This striking discovery, let us remark in passing, will show, notwithstanding the ridicule of pretended savans, how happily inspired were the workmen in founderies, who looked at the incandescent matter of their furnaces, only through a plate of ordinary glass, thinking by the aid of this artifice to arrest the heat which would have burned their eyes.

In the experimental sciences, the epochs of the most brilliant progress are almost always separated by long intervals of almost absolute repose. Thus, after Mariotte, there elapsed more than a century without history having to record any new property of radiating heat. Then, in close succession, we find in the solar light obscure calorific rays, the existence of which could admit of being established only with the thermometer, and which may be completely separated from luminous rays by the aid of the prism; we discover, by the aid of terrestrial bodies, that the emission of caloric rays, and consequently the cooling of those bodies, is considerably retarded by the polish of the surfaces; that the colour, the nature, and the thickness of the outer coating of these same surfaces, exercise also a manifest influence upon their emissive power.

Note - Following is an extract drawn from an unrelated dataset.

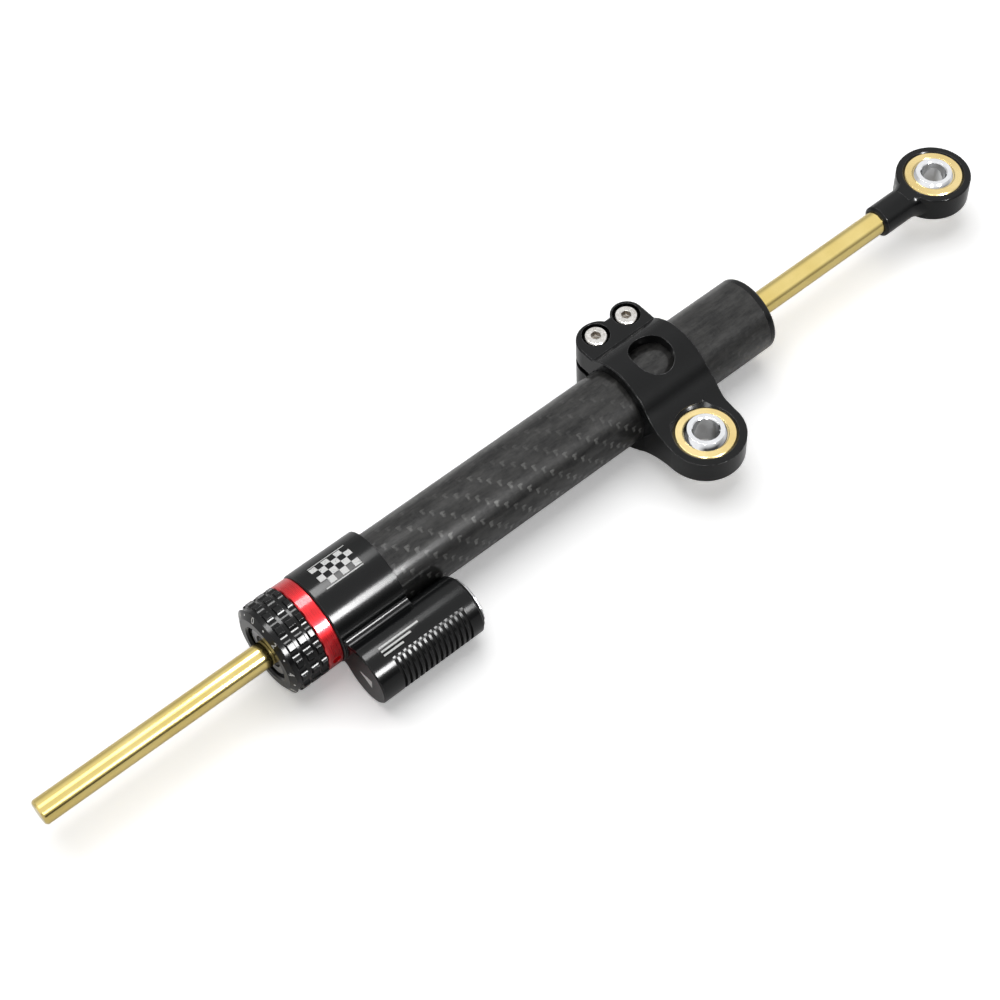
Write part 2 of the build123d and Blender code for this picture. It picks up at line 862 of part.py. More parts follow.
def valve_sleeve():
    """The sleeve in the nose, with a collar between the nose and the knob's wall and a boss in front."""
    rear = sleeve_rear_x()
    front = sleeve_front_x()
    shoulder = knob_wall_x + run_gap
    body = bar(shoulder, rear, valve_bore_r - run_gap)
    body += bar(shoulder, nose_front_x - run_gap, sleeve_collar_r)
    body += sleeve_boss(front, shoulder + over / 2, 0)
    body -= bar(front - over, rear + over, sleeve_bore_r)
    body -= bar(front - over, valve_wiper_x(), front_wiper_r + fit_gap)
    floor_r = valve_bore_r - 2 * fit_gap - 2 * o_ring_small_r - fit_gap
    for x in valve_o_ring_places():
        body -= o_ring_groove(x, floor_r, valve_bore_r, o_ring_small_r)
    slot = post(sleeve_bore_r - over, valve_bore_r + over, sleeve_slot_r, (rear + nose_front_x) / 2)
    return body - around(slot, sleeve_slot_count)


def valve_o_rings():
    mean_r = valve_bore_r - 2 * fit_gap - o_ring_small_r
    return Compound(children=[o_ring(x, mean_r, o_ring_small_r) for x in valve_o_ring_places()])


def front_wiper():
    return wiper(sleeve_front_x() + edge / 2, valve_wiper_x(), front_wiper_r)


# Clamp


def clamp_section():
    """The clamp's ear across X, with a concave blend above and below it into the barrel."""
    top_z = ear_half + ear_top_blend_r
    top_y = -math.sqrt((clamp_r + ear_top_blend_r) ** 2 - top_z**2)
    low_z = -ear_half - ear_under_blend_r
    low_y = -math.sqrt((clamp_r + ear_under_blend_r) ** 2 - low_z**2)
    top_share = clamp_r / (clamp_r + ear_top_blend_r)
    low_share = clamp_r / (clamp_r + ear_under_blend_r)
    top_meet = (top_y * top_share, top_z * top_share)
    low_meet = (low_y * low_share, low_z * low_share)
    tip_y = ear_y - ear_r - over
    outline = [
        Polyline((0, 0), top_meet),
        TangentArc((top_y, ear_half), top_meet, tangent=(1, 0)),
        Polyline((top_y, ear_half), (tip_y, ear_half), (tip_y, -ear_half), (low_y, -ear_half)),
        TangentArc((low_y, -ear_half), low_meet, tangent=(1, 0)),
        Polyline(low_meet, (0, 0)),
    ]
    return make_face(outline)


def ear_plan():
    """The ear seen from above: round at its tip, and widening into the barrel."""
    x, y = ear_centre
    points = [
        (x - ear_r, y),
        (clamp_front_x, ear_front_corner_y),
        (clamp_front_x, 0),
        (clamp_rear_x, 0),
        (clamp_rear_x, ear_rear_corner_y),
        (x + ear_rear_waist_x, ear_rear_waist_y),
        (x + ear_r, y),
    ]
    return make_face(Polyline(*points, close=True)) + Pos(x, y) * Circle(ear_r)


def clamp_ear():
    across = Plane(origin=(clamp_front_x - clamp_len, 0, 0), x_dir=(0, 1, 0), z_dir=(1, 0, 0))
    blended = extrude(across * clamp_section(), clamp_len * 3)
    tall = clamp_r + over
    plan = extrude(Pos(0, 0, -tall) * ear_plan(), 2 * tall)
    return blended & plan


def lug_screw_xs():
    first = clamp_front_x + lug_screw_x
    return first, first + lug_screw_pitch


def clamp_lug():
    """Both lugs as one, before the slot parts them: as long as the barrel, and round at both corners."""
    tip_y = lug_screw_y + lug_lobe_r
    front_corner = (clamp_front_x + lug_corner_r, tip_y - lug_corner_r)
    rear_corner = (clamp_rear_x - lug_lobe_r, lug_screw_y)
    plan = Pos(*front_corner) * Circle(lug_corner_r) + Pos(*rear_corner) * Circle(lug_lobe_r)
    outline = [
        (clamp_front_x, 0),
        (clamp_front_x, front_corner[1]),
        (front_corner[0], lug_bridge_y),
        (rear_corner[0], lug_bridge_y),
        (clamp_rear_x, rear_corner[1]),
        (clamp_rear_x, 0),
    ]
    plan += make_face(Polyline(*outline, close=True))
    body = extrude(Pos(0, 0, -lug_half) * plan, 2 * lug_half)
    rounded = body.edges().group_by(Axis.Z)[-1] + body.edges().group_by(Axis.Z)[0]
    return chamfer(rounded, edge)


def clamp_window():
    """The window in the clamp's top."""
    centre = Pos(clamp_front_x + window_x, window_y, tube_r / 2)
    return extrude(centre * Rot(0, 0, 90) * SlotOverall(window_length, window_width), clamp_r)


def split_clamp():
    body = turned([
        (clamp_front_x, 0),
        (clamp_front_x, clamp_r - clamp_edge),
        (clamp_front_x + clamp_edge, clamp_r),
        (clamp_rear_x - clamp_edge, clamp_r),
        (clamp_rear_x, clamp_r - clamp_edge),
        (clamp_rear_x, 0),
    ])
    body += clamp_ear()
    body += clamp_lug()
    body -= bar(clamp_front_x - clamp_len, clamp_rear_x + clamp_len, tube_r + run_gap)
    body -= clamp_window()
    x, y = ear_centre
    body -= race_seat(x, y, ear_half)
    for side in (-1, 1):
        z = sorted((side * ear_half, side * clamp_r))
        body -= post(z[0], z[1], ear_spot_r, x, y)
    low_z = slot_z - slot_width / 2
    high_z = slot_z + slot_width / 2
    body -= block(clamp_front_x - over, clamp_rear_x + over, 0, lug_screw_y + clamp_r, low_z, high_z)
    for screw_x in lug_screw_xs():
        body -= post(lug_half - counterbore_depth, lug_half + over, counterbore_r, screw_x, lug_screw_y)
        body -= post(slot_z, lug_half, screw_r + screw_clear, screw_x, lug_screw_y)
        body -= post(-lug_half - over, slot_z, screw_r + fit_gap, screw_x, lug_screw_y)
    return body


def clamp_screws():
    screws = []
    seat_z = lug_half - counterbore_depth
    for x in lug_screw_xs():
        head = post(seat_z, seat_z + screw_head_len, screw_head_r, x, lug_screw_y)
        head = chamfer(head.edges().group_by(Axis.Z)[-1], edge)
        shank = post(seat_z - screw_len, seat_z + fit_gap, screw_r, x, lug_screw_y)
        top = seat_z + screw_head_len
        socket = hex_socket(top, screw_socket_depth, screw_socket, x, lug_screw_y)
        screws.append(head + shank - socket)
    return Compound(children=screws)


def clamp_race():
    return race(ear_half - clamp_race_inset, clamp_race_mouth, *ear_centre)


def clamp_ball():
    return ball(*ear_centre)


pieces = {
    "carbon_tube": carbon_tube(),
    "inner_liner": inner_liner(),
    "head_block": head_block(),
    "index_ring": index_ring(),
    "ring_set_screw": ring_set_screw(),
    "detent_ball": detent_ball(),
    "detent_spring": detent_spring(),
    "knob_clip": knob_clip(),
    "front_gland": front_gland(),
    "front_bush": front_bush(),
    "front_rod_seal": front_rod_seal(),
    "front_gland_o_ring": front_gland_o_ring(),
    "end_cap": end_cap(),
    "rear_bush": rear_bush(),
    "rear_rod_seal": rear_rod_seal(),
    "rear_wiper": rear_wiper(),
    "rear_o_ring": rear_o_ring(),
    "reservoir_cap": reservoir_cap(),
    "cap_o_ring": cap_o_ring(),
    "plug_seal": plug_seal(),
    "fill_plug": fill_plug(),
    "floating_piston": floating_piston(),
    "floating_piston_ring": floating_piston_ring(),
    "rod": rod(),
    "piston": piston(),
    "piston_ring": piston_ring(),
    "piston_shims": piston_shims(),
    "piston_clips": piston_clips(),
    "rod_end": rod_end(),
    "eye_race": eye_race(),
    "eye_ball": eye_ball(),
    "adjuster_knob": adjuster_knob(),
    "valve_sleeve": valve_sleeve(),
    "valve_o_rings": valve_o_rings(),
    "front_wiper": front_wiper(),
    "split_clamp": split_clamp(),
    "clamp_screws": clamp_screws(),
    "clamp_race": clamp_race(),
    "clamp_ball": clamp_ball(),
}

for name, shape in pieces.items():
    export_step(shape, f"parts/{name}.step")
    print(name, round(shape.volume, 2))
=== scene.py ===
import json
import math

import bmesh
import bpy
from mathutils import Matrix, Vector


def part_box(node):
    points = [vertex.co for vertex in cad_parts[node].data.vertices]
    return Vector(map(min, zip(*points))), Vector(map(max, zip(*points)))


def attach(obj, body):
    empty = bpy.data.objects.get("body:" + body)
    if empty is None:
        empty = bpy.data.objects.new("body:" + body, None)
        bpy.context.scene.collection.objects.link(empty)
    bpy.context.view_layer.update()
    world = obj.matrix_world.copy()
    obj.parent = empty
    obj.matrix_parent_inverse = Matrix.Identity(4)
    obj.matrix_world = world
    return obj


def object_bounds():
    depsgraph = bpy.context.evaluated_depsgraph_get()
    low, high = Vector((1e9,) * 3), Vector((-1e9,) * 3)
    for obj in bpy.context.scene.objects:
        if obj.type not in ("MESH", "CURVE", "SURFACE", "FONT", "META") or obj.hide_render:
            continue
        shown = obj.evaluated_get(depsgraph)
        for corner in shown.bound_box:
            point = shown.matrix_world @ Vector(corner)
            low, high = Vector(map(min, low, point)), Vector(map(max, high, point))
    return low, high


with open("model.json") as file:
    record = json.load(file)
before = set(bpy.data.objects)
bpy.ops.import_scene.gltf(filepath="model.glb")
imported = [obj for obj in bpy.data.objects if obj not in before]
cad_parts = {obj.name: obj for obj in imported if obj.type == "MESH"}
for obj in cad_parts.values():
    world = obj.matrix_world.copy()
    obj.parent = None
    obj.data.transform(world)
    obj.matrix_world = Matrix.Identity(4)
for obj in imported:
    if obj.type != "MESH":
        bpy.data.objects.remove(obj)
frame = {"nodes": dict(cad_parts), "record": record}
cad_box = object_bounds()

MM = 0.001

# Where the photographer stood, and the lens
camera_place = (-0.396697, -0.287950, 0.504910)
camera_right = (0.76704, -0.64027, -0.04140)
camera_forward = (0.34109, 0.46158, -0.81890)
camera_lens = 75.24
camera_sensor = 36.0
camera_clips = (0.01, 20.0)

# Table under the damper: its place, half width and white, and the white and glow the camera sees
floor_height = cad_box[0].z
floor_middle_x = -0.17
floor_half = 3.0
floor_white = 0.88
floor_shown = 1.17
floor_glow = 0.285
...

Experience, finally, rectifying the vague predictions to which the most enlightened minds abandon themselves with so little reserve, shows that the calorific rays which emanate from the plane surface of a heated body have not the same force, the same intensity in all directions; that the maximum corresponds to the perpendicular emission, and the minimum to the emissions parallel to the surface.

Between these two extreme positions, how does the diminution of the emissive power operate? Leslie first sought the solution of this important question. His observations seem to show that the intensities of the radiating rays are proportional (it is necessary, Gentlemen, that I employ the scientific expression) to the sines of the angles which these rays form with the heated surface. But the quantities upon which the experimenter had to operate were too feeble; the uncertainties of the thermometric estimations compared with the total effect were, on the contrary, too great not to inspire a strong degree of distrust: well, Gentlemen, a problem before which all the processes, all the instruments of modern physics have remained powerless, Fourier has completely solved without the necessity of having recourse to any new experiment. He has traced the law of the emission of caloric sought for, with a perspicuity which one cannot sufficiently admire, in the most ordinary phenomena of temperature, in the phenomena which at first sight appeared to be entirely independent of it.

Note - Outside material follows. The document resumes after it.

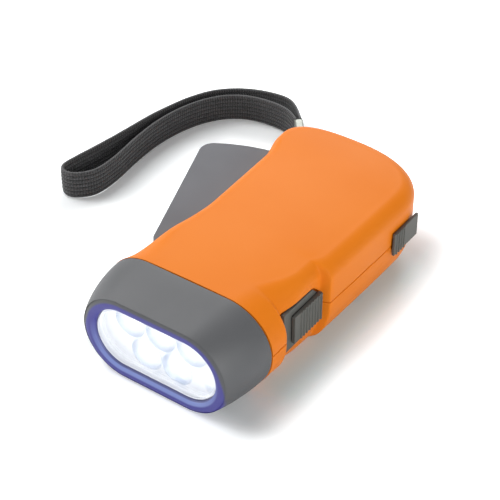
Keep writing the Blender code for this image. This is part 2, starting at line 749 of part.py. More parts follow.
def lever_outline(inset, inner, steps):
    """The outer, rear and inner edges of the lever seen from above, moved in by a wall."""
    hub = LEVER_HUB_RADIUS - inset
    end = LEVER_END_RADIUS - inset
    corner = LEVER_CORNER_RADIUS - inset
    reach = sqrt((end - corner) ** 2 - (hub - corner) ** 2)
    lean = atan2(hub - corner, reach)
    points = []
    for step in range(steps + 1):
        turn = mix(pi / 2, lean, step / steps)
        points.append(lever_point(reach + corner * cos(turn), hub - corner + corner * sin(turn)))
    last = -asin(inner / end)
    for step in range(1, steps + 1):
        turn = mix(lean, last, step / steps)
        points.append(lever_point(end * cos(turn), end * sin(turn)))
    points.append(lever_point(0, -inner))
    return points


def hub_arc(radius, start, end, steps):
    """The rounded end of the lever round its pivot; angles run from the inner to the outer side."""
    turns = [mix(start, end, step / steps) for step in range(steps + 1)]
    return [lever_point(-radius * cos(turn), radius * sin(turn)) for turn in turns]


def pitch_radius(teeth):
    return MODULE * teeth / 2


def root_radius(teeth):
    return pitch_radius(teeth) - MODULE * DEDENDUM_SHARE


def tooth_profile(teeth):
    """Half a tooth as (radius, half angle) pairs, on an involute at the root, base and tip."""
    pitch = pitch_radius(teeth)
    base = pitch * cos(PRESSURE_ANGLE)
    root = root_radius(teeth)
    tip = pitch + MODULE * ADDENDUM_SHARE
    half_at_pitch = (pi * MODULE / 2 - BACKLASH) / (2 * pitch)
    levels = [root, base, tip] if base - root > BACKLASH else [root, tip]
    pairs = []
    for radius in levels:
        pressure = acos(min(base / radius, 1))
        opening = tan(PRESSURE_ANGLE) - PRESSURE_ANGLE - tan(pressure) + pressure
        pairs.append((radius, half_at_pitch + opening))
    return pairs


def gear_outline(centre, teeth, tooth_angle, first=0, count=0):
    """Teeth round a centre, one of them on tooth_angle: all of them, or a run of count teeth."""
    points = []
    profile = tooth_profile(teeth)
    for number in range(first, first + (count or teeth)):
        middle = tooth_angle + 2 * pi * number / teeth
        flank = [(radius, middle - half) for radius, half in profile]
        flank += [(radius, middle + half) for radius, half in reversed(profile)]
        points += [polar(centre, radius, angle) for radius, angle in flank]
    return points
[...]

Such is the privilege of genius; it perceives, it seizes relations where vulgar eyes see only isolated facts.

Nobody doubts, and besides experiment has confirmed the fact, that in all the points of a space terminated by any envelop maintained at a constant temperature, we ought also to experience a constant temperature, and precisely that of the envelop. Now Fourier has established, that if the calorific rays emitted were equally intense in all directions, if the intensity did not vary proportionally to the sine of the angle of emission, the temperature of a body situated in the enclosure would depend on the place which it would occupy there: that the temperature of boiling water or of melting iron, for example, would exist in certain points of a hollow envelop of glass! In all the vast domain of the physical sciences, we should be unable to find a more striking application of the celebrated method of the reductio ad absurdum of which the ancient mathematicians made use, in order to demonstrate the abstract truths of geometry.

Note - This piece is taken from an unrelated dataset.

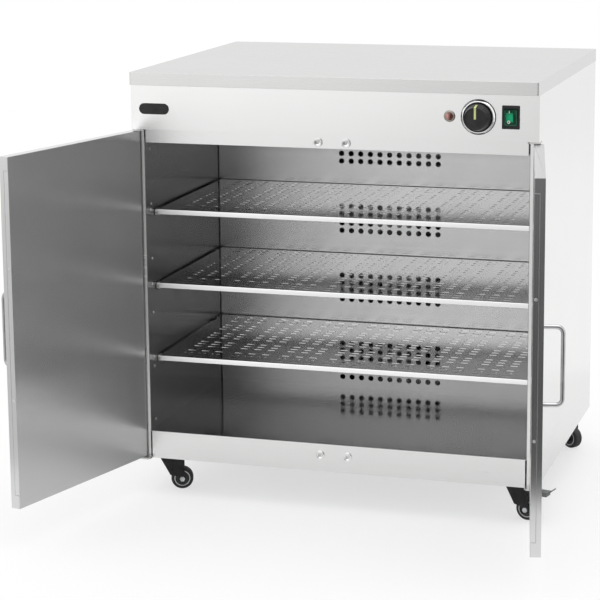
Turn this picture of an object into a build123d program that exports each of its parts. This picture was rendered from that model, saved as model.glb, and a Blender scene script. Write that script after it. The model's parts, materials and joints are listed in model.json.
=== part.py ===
from build123d import *
import os
from math import cos, radians, sin

# Plate warmer cabinet. Modelled with x across, y from the front edge of the worktop to
# the back, z up from the floor. The whole part is moved at the end so that its origin is
# the middle of the base of its box. All sizes are millimetres and degrees.

# --- overall ---
WIDTH = 750.0
DEPTH = 600.0
HEIGHT = 800.0
UNDERSIDE = 73.0            # floor to the underside of the base, the castors' height
PLINTH_HEIGHT = 52.0
PANEL_HEIGHT = 81.0         # control panel
RAIL_HEIGHT = 26.0          # top rail below the control panel

# --- sheets ---
SHEET = 1.0                 # outer panels, doors, front frame
LINER_SHEET = 0.8
WORKTOP_SHEET = 1.2
TRAY_SHEET = 1.2
FOLD = 12.0                 # width of a folded edge
FIT = 0.3                   # gap between neighbouring panels that only meet

# flats that stand for a round form which carries nothing that turns
PIN_SIDES = 8
WIRE_SIDES = 12
SMALL_SIDES = 16
LARGE_SIDES = 24

# --- worktop and control panel ---
WORKTOP_EDGE = 23.0
WORKTOP_CORNER = 3.0
PANEL_SETBACK = 7.0
PANEL_FLANGE = 52.0         # depth of the control panel's lower fold
CONTROL_Z_FROM_TOP = 63.0   # worktop surface to the middle of the controls
LAMP_X = 217.0
KNOB_X = 268.0
SWITCH_X = 325.0

# --- front frame ---
STILE_WIDTH = 18.2
FRAME_RETURN = 12.5         # how far the stile wraps round the side
RAIL_END_GAP = 2.8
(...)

I shall not quit this first part of the labours of Fourier without adding, that he has not contented himself with demonstrating with so much felicity the remarkable law which connects the comparative intensities of the calorific rays, emanating under all angles from heated bodies; he has sought, moreover, the physical cause of this law, and he has found it in a circumstance which his predecessors had entirely neglected. Let us suppose, says he, that bodies emit heat not only from the molecules of their surfaces, but also from the particles in the interior. Let us suppose, moreover, that the heat of these latter particles cannot arrive at the surface by traversing a certain thickness of matter without undergoing some degree of absorption. Fourier has reduced these two hypotheses to calculation, and he has hence deduced mathematically the experimental law of the sines. After having resisted so radical a test, the two hypotheses were found to be completely verified, they have become laws of nature; they point out latent properties of caloric which could only be discerned by the eye of the intellect.

In the second question treated by Fourier, heat presents itself under a new form. There is more difficulty in following its movements; but the conclusions deducible from the theory are also more general and more important.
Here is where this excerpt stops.